The documentary on the life and ministry of Pope Francis was presented at the Rome Film Festival, and is set to make its North American premiere on Sunday.

‘The existential peripheries’

The film chronicles the pope’s approach to pressing social issues, and in the words of the pontiff, those living “on the existential peripheries”.

The pope’s direct call for civil union laws represents a seismic shift from the perspective of his predecessors, and from his own more circumspect positions on civil unions in the past.

While serving as archbishop of Buenos Aires in 2010, Francis endorsed civil unions for gay couples as an alternative to same-sex marriages.
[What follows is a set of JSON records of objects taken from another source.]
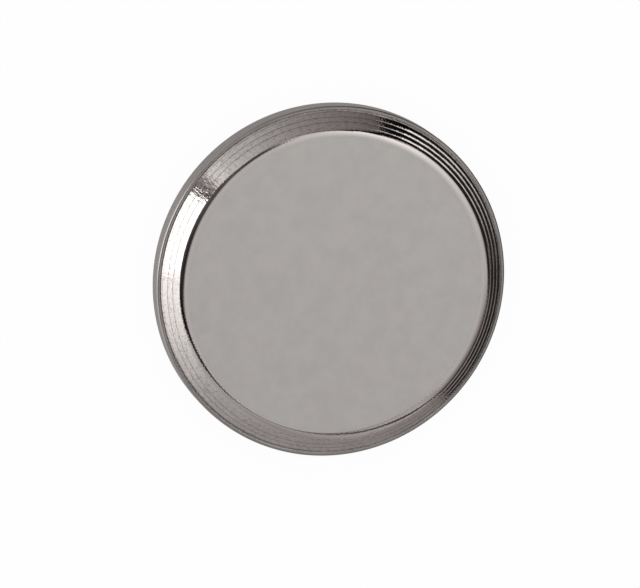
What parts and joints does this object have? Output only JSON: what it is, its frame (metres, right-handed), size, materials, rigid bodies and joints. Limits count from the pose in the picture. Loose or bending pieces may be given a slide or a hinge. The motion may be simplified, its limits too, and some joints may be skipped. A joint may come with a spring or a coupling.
{
  "type": "disc magnet",
  "caption": "Flat round magnet with a plain cylindrical edge, a turned bevel around its front face and a flat back to rest on.",
  "frame": {"origin": "centre of the flat back face, which the disc rests on", "axes": "+Z along the disc's own axis, from the back face towards the bevelled front face; the disc is round, so X and Y are alike"},
  "size_m": [0.02, 0.02, 0.0022],
  "materials": {
    "nickel_plating": "bright nickel plating over a satin lapped face and a turned bevel"
  },
  "bodies": {
    "root": {"disc_magnet": "nickel_plating"}
  },
  "joints": []
}
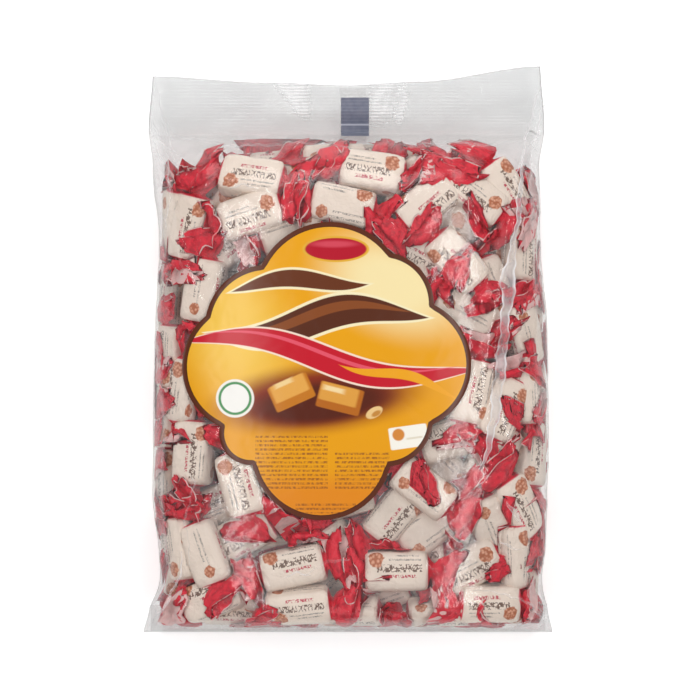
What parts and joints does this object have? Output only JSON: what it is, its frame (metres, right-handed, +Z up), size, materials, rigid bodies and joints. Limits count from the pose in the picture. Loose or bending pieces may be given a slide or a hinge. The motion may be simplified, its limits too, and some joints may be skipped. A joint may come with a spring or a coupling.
{
  "type": "bag of peanut toffees",
  "caption": "Clear sealed pillow bag full of twist-wrapped peanut toffees, with a lobed printed label and a flat crimped top seal, lying on its back.",
  "frame": {"origin": "on the surface the bag lies on, under the middle of its outline", "axes": "+Z up through the printed front, +Y towards the flat sealed top edge, +X to the right as the front is read"},
  "size_m": [0.2004, 0.278, 0.0641],
  "materials": {
    "clear_film": "clear film over twist-wrapped sweets",
    "label_print": "gloss",
    "mark_print": "gloss"
  },
  "bodies": {
    "root": {"bag": "clear_film", "label": "label_print", "register_mark": "mark_print"}
  },
  "joints": []
}
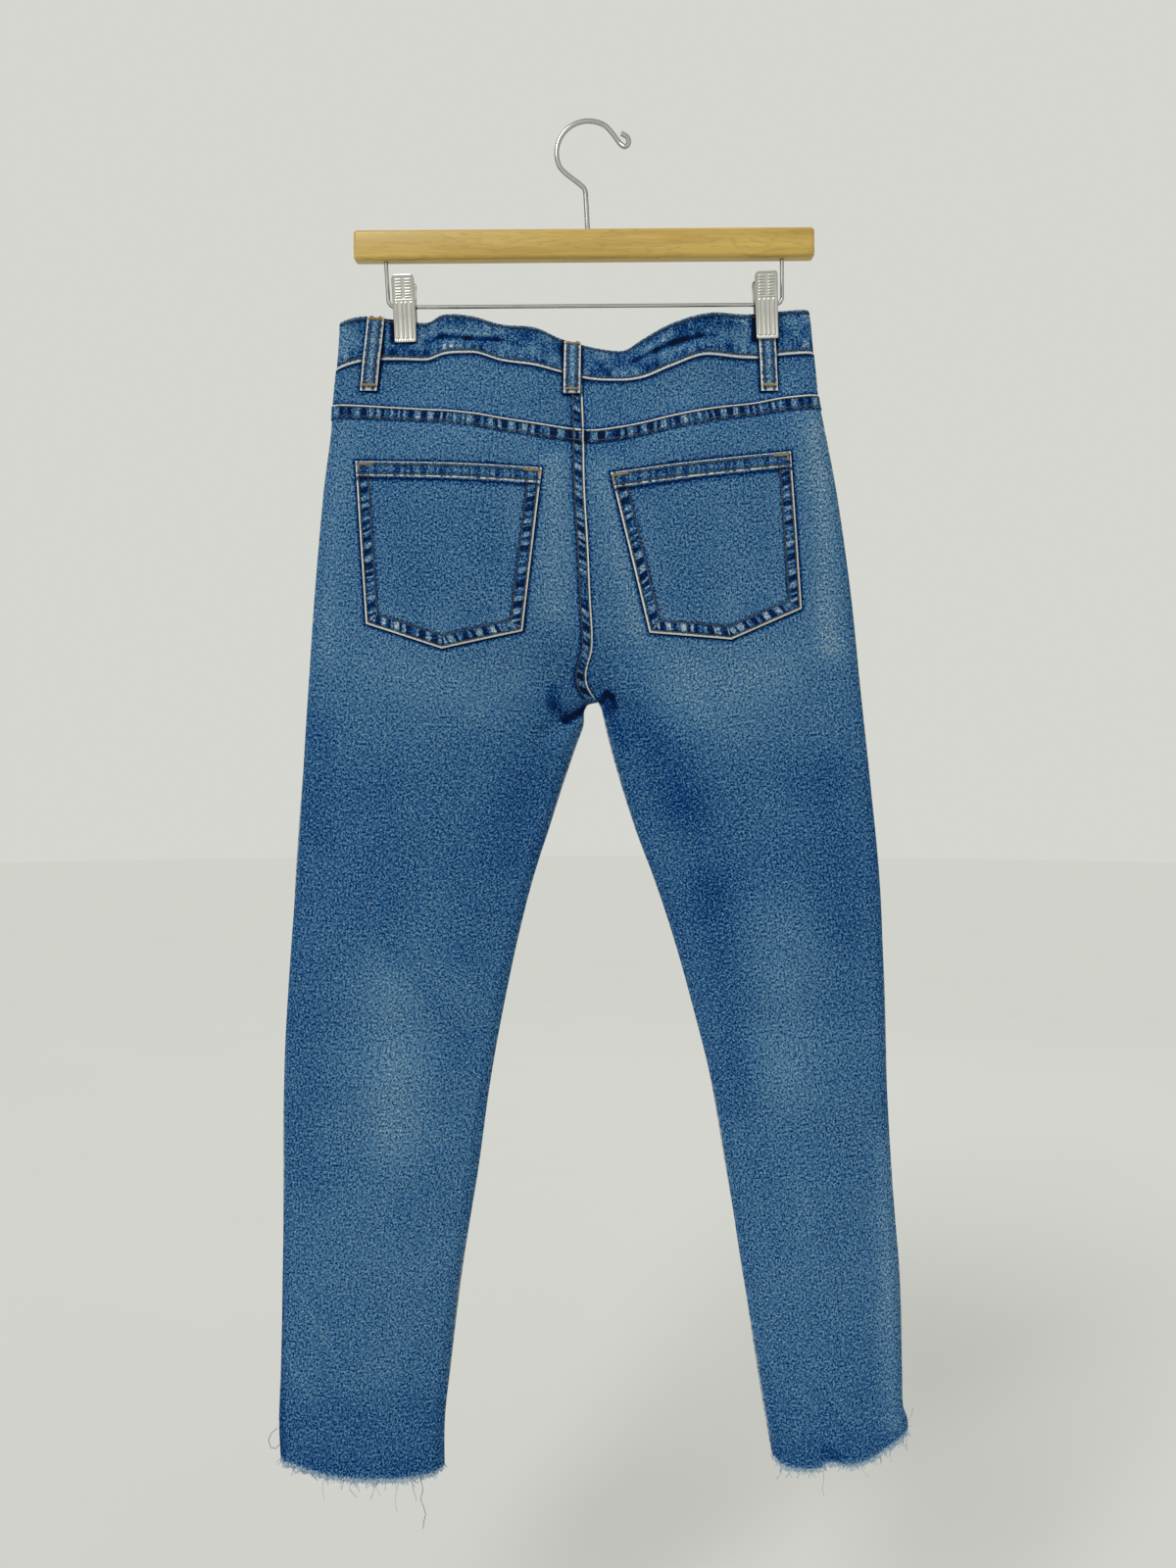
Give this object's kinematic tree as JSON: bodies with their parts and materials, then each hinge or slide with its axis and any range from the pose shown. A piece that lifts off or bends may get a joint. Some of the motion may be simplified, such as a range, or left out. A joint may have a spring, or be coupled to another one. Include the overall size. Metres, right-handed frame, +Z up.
{
  "type": "jeans on a wooden clip hanger",
  "caption": "Cropped jeans with frayed hems, hung flat by the waistband from a wooden bar hanger with steel clips.",
  "frame": {"origin": "underside of the hanger hook's arc, where a rail or wall hook carries it", "axes": "+Z up along the hang, +X to the wearer's right, the jeans' back faces -Y"},
  "size_m": [0.4912, 0.0519, 1.0687],
  "materials": {
    "denim": "washed mid-blue stretch twill",
    "frayed_threads": "loose pale cotton",
    "seam_thread": "olive-brown stitching",
    "bartack_thread": "golden orange stitching",
    "zip_brass": "satin",
    "button_metal": "worn satin",
    "hanger_wood": "clear lacquered",
    "hanger_steel": "polished plate",
    "clip_steel": "pressed and plated"
  },
  "bodies": {
    "root": {"back_left": "denim", "back_right": "denim", "front_left": "denim", "front_right": "denim", "yoke_left": "denim", "yoke_right": "denim", "waistband": "denim", "pocket_back_left": "denim", "pocket_back_right": "denim", "facing_left": "denim", "facing_right": "denim", "fly_flap": "denim", "loop_back_left": "denim", "loop_back_centre": "denim", "loop_back_right": "denim", "loop_front_left": "denim", "loop_front_right": "denim", "fringe_left": "frayed_threads", "fringe_right": "frayed_threads", "zip": "zip_brass", "button": "button_metal", "hanger_bar": "hanger_wood", "hanger_hook": "hanger_steel", "hanger_wire": "hanger_steel", "clip_left_near_jaw": "clip_steel", "clip_left_far_jaw": "clip_steel", "clip_left_spring": "hanger_steel", "clip_right_near_jaw": "clip_steel", "clip_right_far_jaw": "clip_steel", "clip_right_spring": "hanger_steel"}
  },
  "joints": []
}
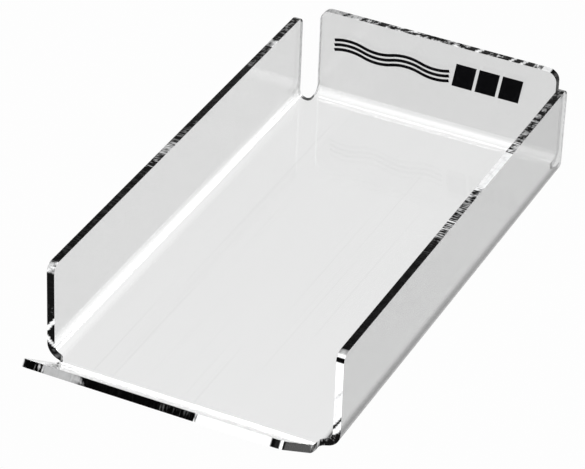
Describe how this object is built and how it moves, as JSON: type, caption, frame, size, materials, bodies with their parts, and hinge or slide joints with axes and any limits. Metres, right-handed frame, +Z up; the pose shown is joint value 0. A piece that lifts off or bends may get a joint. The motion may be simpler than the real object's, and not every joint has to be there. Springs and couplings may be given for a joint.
{
  "type": "acrylic foil tray",
  "caption": "Open clear acrylic tray with low side walls, a printed back wall and a sloped front lip, for dispensing ready-cut hair foil strips",
  "frame": {"origin": "on the underside of the tray, at the middle of its width and of its whole length, lip included", "axes": "+Z up, +Y from the front lip to the back wall, +X to the right as seen from the front"},
  "size_m": [0.116, 0.2444, 0.0405],
  "materials": {
    "clear_acrylic": "clear cast acrylic sheet, polished faces, laser-cut edges",
    "black_ink": "screen-printed black ink"
  },
  "bodies": {
    "root": {"floor_panel": "clear_acrylic", "left_wall": "clear_acrylic", "right_wall": "clear_acrylic", "left_bend": "clear_acrylic", "right_bend": "clear_acrylic", "back_wall": "clear_acrylic", "back_bend": "clear_acrylic", "front_lip": "clear_acrylic", "front_bend": "clear_acrylic", "printed_strands": "black_ink", "printed_foil": "black_ink"}
  },
  "joints": []
}
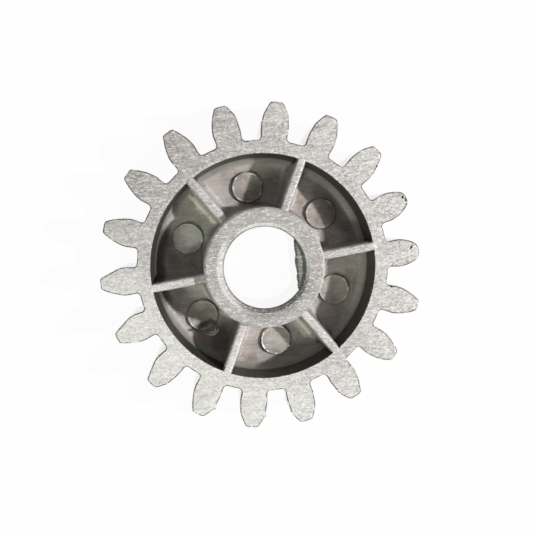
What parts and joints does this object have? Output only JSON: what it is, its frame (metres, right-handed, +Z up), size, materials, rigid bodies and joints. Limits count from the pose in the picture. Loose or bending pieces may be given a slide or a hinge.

However, he had never come out publicly in favour of civil unions as pope, and no pontiff before him had either.

Reverand James Martin, a Jesuit who has sought to build bridges with gays in the church, praised the comments as “a major step forward in the church’s support for LGBT people”

“The pope’s speaking positively about civil unions also sends a strong message to places where the church has opposed such laws,” Martin said in a statement.

However, conservative Bishop Thomas Tobin of Providence, Rhode Island, called for clarification. “The pope’s statement clearly contradicts what has been the long-standing teaching of the church about same-sex unions,” he said in a statement.

“The church cannot support the acceptance of objectively immoral relationships.”

Catholic teaching holds that gays must be treated with dignity and respect but that homosexual acts are “intrinsically disordered”. A 2003 document from the Vatican’s doctrine office stated the church’s respect for gays “cannot lead in any way to approval of homosexual behavior or to legal recognition of homosexual unions”.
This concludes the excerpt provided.